Why did Ras Tanura restarting cause oil prices to fall?
Ras Tanura is one of the world's largest crude export terminals, with a prewar capacity exceeding 5 million bpd. Its four-month closure during the Strait of Hormuz conflict removed a significant volume of supply from global markets. When Saudi Aramco resumed loading on June 26, the market interpreted that as confirmation that Persian Gulf supply was returning, reducing the risk premium that had been built into oil prices since March.
Does lower crude oil hurt Gulf Coast refinery margins?
Not automatically. Gulf Coast refiners buy crude priced at WTI. When WTI falls, their feedstock costs fall with it. If refined product prices hold above crude's decline, margins can actually improve. The risk is on the product demand side, where consumer expectations for lower pump prices can temporarily compress the spread between crude and product prices. That pattern typically resolves within weeks.
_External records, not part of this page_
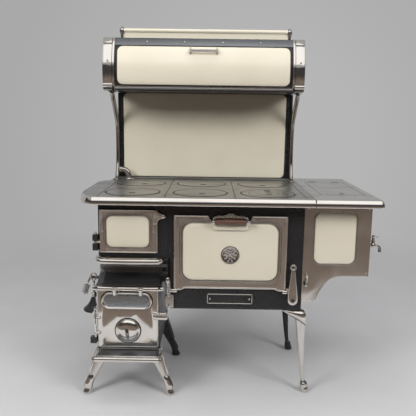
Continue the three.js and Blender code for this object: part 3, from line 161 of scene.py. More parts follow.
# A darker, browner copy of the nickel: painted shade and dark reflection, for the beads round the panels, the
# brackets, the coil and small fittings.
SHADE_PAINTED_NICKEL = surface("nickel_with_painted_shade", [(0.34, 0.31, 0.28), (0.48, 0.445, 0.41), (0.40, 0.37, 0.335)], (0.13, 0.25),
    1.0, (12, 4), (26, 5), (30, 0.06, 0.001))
SEAM_IRON = surface("seam_iron", [(0.035, 0.034, 0.033), (0.07, 0.068, 0.065)], (0.5, 0.7), 0.4)
DARK_GAP = surface("dark_gap", [(0.006, 0.006, 0.006), (0.012, 0.011, 0.010)], (0.6, 0.8), 0.0)
GREY_IRON = surface("grey_iron", [(0.055, 0.052, 0.05), (0.10, 0.085, 0.075)], (0.6, 0.8), 0.35, (14, 5), (30, 5),
    (220, 0.4, 0.0008))
DARK_STEEL = surface("dark_steel", [(0.10, 0.10, 0.105), (0.16, 0.16, 0.165)], (0.3, 0.45), 0.9, (8, 5), (22, 5),
    (120, 0.1, 0.0004), stretch=(0.3, 1, 1))
WOOD = surface("turned_wood", [(0.045, 0.021, 0.015), (0.125, 0.062, 0.043), (0.075, 0.036, 0.026)], (0.22, 0.36),
    0.0, (70, 6), (30, 4), (150, 0.1, 0.0003), stretch=(0.16, 1.6, 1.6), coat=0.5)


def brick_material():
    m, nt, b = node_material("firebrick")
    co = nt.nodes.new("ShaderNodeTexCoord")
    t = nt.nodes.new("ShaderNodeTexBrick")
    t.inputs["Scale"].default_value = 9.0
    t.inputs["Color1"].default_value = (0.50, 0.40, 0.28, 1)
    t.inputs["Color2"].default_value = (0.42, 0.31, 0.21, 1)
    t.inputs["Mortar"].default_value = (0.16, 0.14, 0.12, 1)
    nt.links.new(co.outputs["Object"], t.inputs["Vector"])
    soot = ramp(nt, noise(nt, 7, 5), [(0.3, (1, 1, 1)), (0.75, (0.25, 0.22, 0.2))])
    mix = nt.nodes.new("ShaderNodeMix")
    mix.data_type = "RGBA"
    mix.blend_type = "MULTIPLY"
    mix.inputs["Factor"].default_value = 1
    nt.links.new(t.outputs["Color"], mix.inputs[6])
    nt.links.new(soot, mix.inputs[7])
    nt.links.new(mix.outputs[2], b.inputs["Base Color"])
    b.inputs["Roughness"].default_value = 0.92
    bump(nt, b, noise(nt, 160, 4), 0.5, 0.001)
    return m


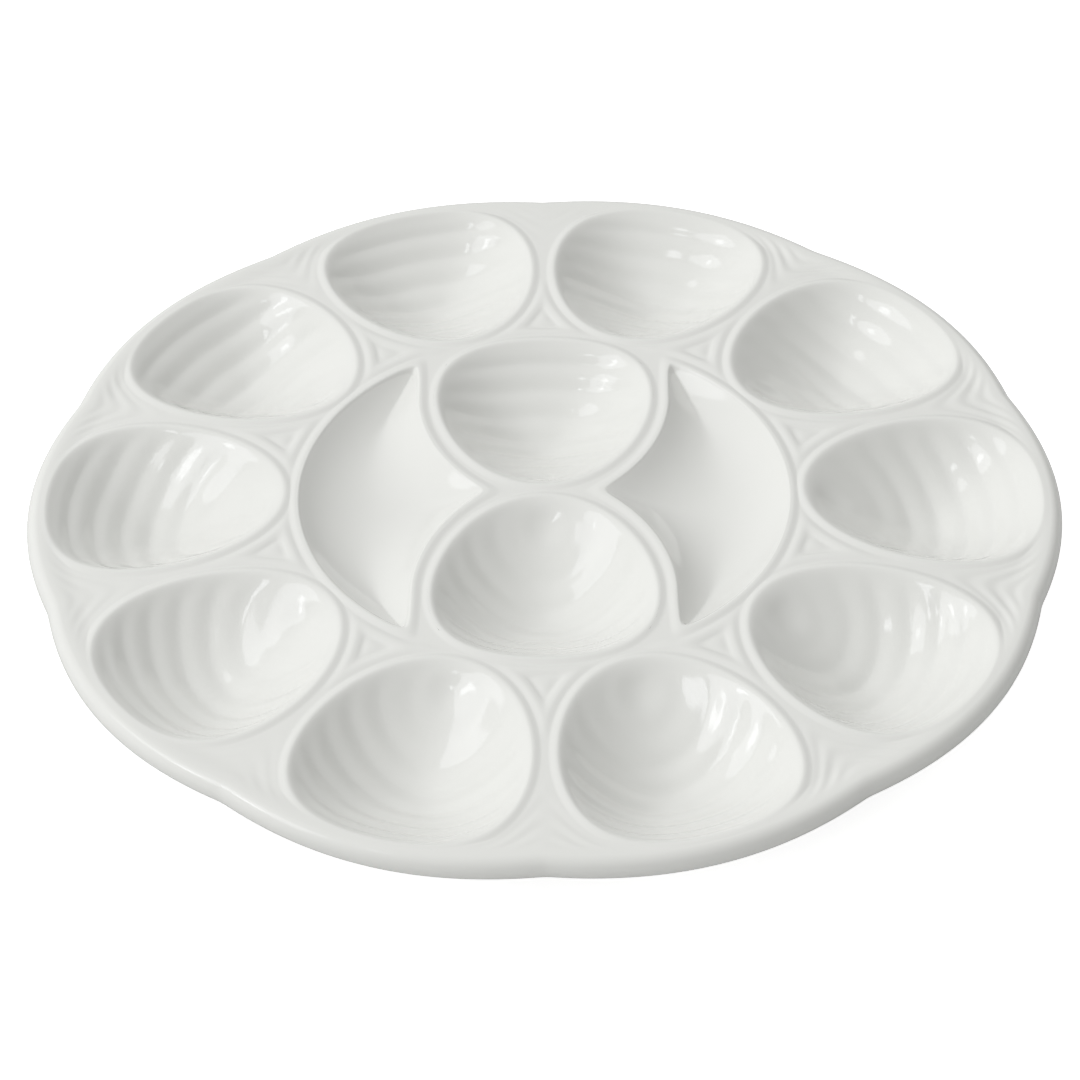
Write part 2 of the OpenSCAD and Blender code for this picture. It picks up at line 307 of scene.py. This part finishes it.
def closed_sheets(name, sheets):
    """A closed mesh from sheets of (columns, rows, top place, underside place)."""
    bm = bmesh.new()
    normal = bm.verts.layers.float_vector.new("surface")
    across = bm.verts.layers.float_vector.new("sheet")
    for number, (columns, rows, top, _) in enumerate(sheets):
        before = len(bm.verts)
        bmesh.ops.create_grid(bm, x_segments=columns, y_segments=rows, size=0.5)
        bm.verts.ensure_lookup_table()
        verts = bm.verts[before:]
        uv = np.array([v.co[:2] for v in verts]) + 0.5
        for vert, (u, v) in zip(verts, uv):
            vert[across] = (u, v, number)
        put(verts, normal, top, uv[:, 0], uv[:, 1])
    bmesh.ops.remove_doubles(bm, verts=bm.verts, dist=MERGE)
    grown = bmesh.ops.extrude_face_region(bm, geom=bm.faces[:])["geom"]
    lower = [g for g in grown if isinstance(g, bmesh.types.BMVert)]
    for number, (_, _, _, under) in enumerate(sheets):
        mine = [v for v in lower if round(v[across].z) == number]
        uv = np.array([v[across][:2] for v in mine])
        put(mine, normal, under, uv[:, 0], uv[:, 1])
    bmesh.ops.recalc_face_normals(bm, faces=bm.faces)
    mesh = bpy.data.meshes.new(name)
    bm.to_mesh(mesh)
    bm.free()
    return mesh


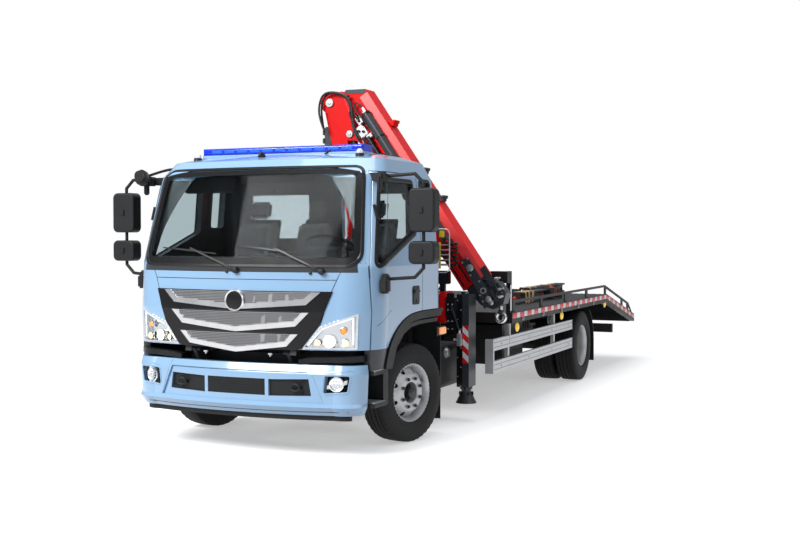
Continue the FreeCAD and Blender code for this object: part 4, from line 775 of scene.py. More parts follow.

How long will it take for Hormuz oil supplies to fully normalize?
Physical normalization of Strait of Hormuz oil flows takes significantly longer than a diplomatic agreement to draft. Saudi Arabia's ADNOC CEO said it will take at least four months to ramp flows to 80% of prewar levels and until Q1 or Q2 2027 for full normalization. Mine clearance, tanker insurance underwriting, fleet repositioning and infrastructure restarts all take time after a deal is signed.
BIC Magazine will continue following this story
This is day 121 of the Strait of Hormuz conflict. Ras Tanura has restarted. The talks resume Tuesday. Brent is at $72 and WTI is below $70 for the first time since the war began. Whatever happens next matters for every refinery, petrochemical facility and contractor on the Gulf Coast.